Busy Philipps has a lot of schlep. She works hard! In addition to her Friday SXSW panel with Clique Media Group’s Hillary Kerr, she was a part of a Follies show, and hosted a live edition of her talk show Busy Tonight for some VIPs at the NBCUComcast SXSW house on Saturday. Oh, and she ate a ton of queso. Much like almost every detail of her life, she documented it all on Instagram, and her Instagram stories, and acknowledged several times that it was that following, and that candid “authenticity”, which helped her nab her book deal and develop and sell her talk show.

I know there are people who find her exhausting. I was one of those people for a bit, who followed and then unfollowed. But reading her book, hearing her insightful takes on surviving and thriving in Hollywood with Hillary, and watching her live taping won me over to Kim Kelly’s side. But really, it comes back to her “authenticity.” I’m using airquotes because it’s such a celebrity “brand” buzzword. As if we’re surprised when celebrities have personalities, but we are! They’re cool and have schtick, but are also relatable! Busy definitely follows her own quirky rhythm online. So why is her style of sharing so engaging? She’s not sure why her honesty connects, but says the concept of “engagement makes me want to vomit.”

“I can always tell the difference between, ‘Guys I'm going to Austin for 24 hrs" vs someone with a cute picture of them and being like, ‘Guys it's almost summertime; what's your favourite drink?’”

She talked about how she began using stories in a really personal and intimate way, "found it to be a really incredible way to feel less alone." She explained she felt “alone in her career, isolated in my marriage at the time… and found a great deal of comfort in putting it into the ether and not expecting anything in the world.” Soon, she found her stories about “raccoons f-cking” in the Daily Mail and things began to take off. Busy claims all of her endorsements are “incoming except for Michael’s, which is truly the nerdiest thing of all time.” She, like Jameela Jamil, would “never do a diet thing, like diet tea, though that thing is f---ing fascinating to me.” 

She also said she was “beyond lucky” to get her break on Freaks and Geeks with Judd Apatow, Paul Feig, and Jake Kasdan, and that they were very encouraging, which is “incredibly rare.” Busy revealed that her experience on Dawson’s Creek was very much the opposite, and admits “Freaks and Geeks didn’t mean much for me until about six years later when Judd released the DVDs.”

And then she went on to say she is “really proud” of Busy Tonight, which premiered at the end of October. It’s still finding an audience. Apparently, people come up to her and say they love her but haven’t started watching the show. 

“I’m really proud of what we're doing on our show, and hope people find a way to watch it and watch it.”
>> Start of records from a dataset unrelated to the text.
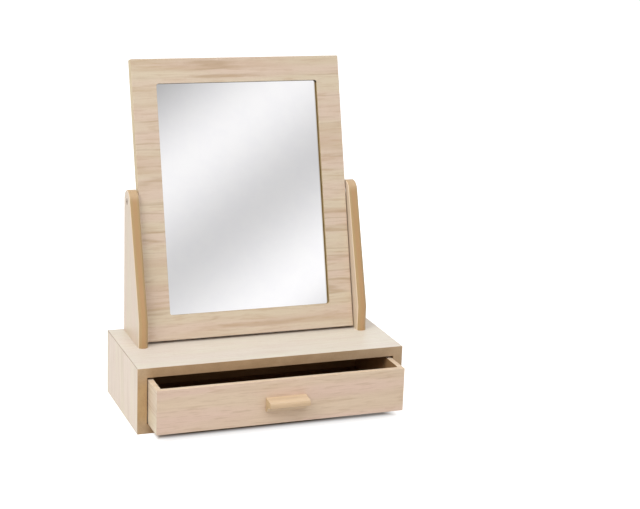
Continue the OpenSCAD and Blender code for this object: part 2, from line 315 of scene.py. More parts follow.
# Painted light: a little glow at the ends of the shade under the box makes them paler.
ends = graph.step(x, *RIGHT_END) * RIGHT_PAINTED_LIGHT + graph.step(0 - x, *LEFT_END) * LEFT_PAINTED_LIGHT
beside = graph.maths("MAXIMUM", graph.maths("MAXIMUM", beside_x, beside_y), ends)
matt = graph.add("BsdfDiffuse", inputs={"Color": graph.mix(beside, PAINTED_SHADE_UNDER_BOX, OPEN_FLOOR)})
ray = graph.add("LightPath", output="Is Camera Ray")
far = graph.step(graph.maths("SQRT", x * x + y * y), *FAR_FLOOR)
straight = ray + ray.at("Is Glossy Ray") * (1 - far * FAR_LOSS) + ray.at("Is Transmission Ray")
glow = graph.add("Emission", inputs={"Color": straight * beside, "Strength": GLOW})
both = graph.add("AddShader", inputs={0: matt, 1: glow})
graph.add("OutputMaterial", inputs={"Surface": both})
floor.data.materials.append(floor_paint)
print("Floor is", FLOOR_SIZE, "m wide")

# %% [markdown]
# ## Wood veneer
# The boards wear a pale veneer: a beige that drifts to pink in places, thin brown lines
# where the growth rings were sliced, and fine short pores. A picture of wood could be
# wrapped round each board, but noise stretched along the grain never repeats and runs on
# over an edge as real grain does. One function makes it for any direction of the grain.
# The growth lines come from one slow noise: wherever its value passes a whole number of
# rings there is a line, so the lines bend, close up and part as in a sliced log. In a few
# places a flame can be added, where the lines swirl.

# %% Veneer
def new_finish(name):
    material = bpy.data.materials.new(name)
    material.use_nodes = True
    return material, Graph(material.node_tree)


def close(graph, base, roughness, height=None, relief=0.0, **fixed):
    """Ends a finish: colour, roughness and relief into one Principled shader."""
    inputs = {"Base Color": base, "Roughness": roughness}
    inputs.update({name.replace("_", " "): value for name, value in fixed.items()})
    if height is not None:
        bump = {"Strength": 1.0, "Distance": relief, "Height": height}
        inputs["Normal"] = graph.add("Bump", inputs=bump)
    shader = graph.add("BsdfPrincipled", inputs=inputs)
    graph.add("OutputMaterial", inputs={"Surface": shader})


RING_BROWN = colour(183, 153, 121)
PORE_BROWN = colour(176, 146, 116)


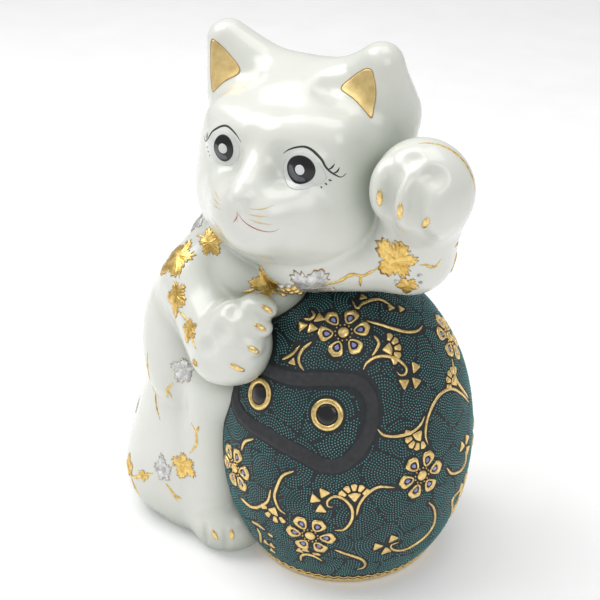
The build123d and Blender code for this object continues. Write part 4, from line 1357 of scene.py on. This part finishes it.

But Busy’s hustling to see it grow, even though “talk show hosts don’t get breaks.” Speaking of which, at the Busy Tonight taping, she joked about her “friend Mindy Kaling’s new movie Late Night” which is about a veteran female talk show host played by Emma Thompson. The trailer dropped last week

“We know it’s a movie though because everybody knows women aren’t allowed to host late night talk shows long enough to get old!”

It got a big laugh. Her show continues to try and mix viral activations with candid, reflective interviews. Whitney Cummings suggested Busy feature rescue pigs on her show in Austin, so she and Nick Kroll fed them animal crackers in between their interview segments. It didn’t really land as a smooth section of the show, but she and Nick kept the momentum going in an engaging way and I give the credit to Busy there. She switched gears quickly back to interview mode, and whether it was her producers or her own intuition (or both) asked well-researched and fun, lighthearted questions to both Nick and Retta. Later, the three of them played a celebrity association meat game (Texas edition) before Busy sat down with Retta. Busy Tonight throws a lot of ideas at the wall, and some stick, while others don’t connect as strongly. But you have to respect her game. And how hard she’s trying to make it connect, and give late night that female “authentic” voice. 

Producer Tina Fey watches the show from New York every day. Busy says Molly McNearney, Jimmy Kimmel’s head writer (and wife) texts her notes and show ideas all the time. She has support, and people are rooting for her. Plus, E! put the live show together through their SXSW mothership pop-up. The question is: what will it take to get people who love her, or even those who aren’t necessarily the biggest fans, to discover the show? Can her viral momentum transfer to television?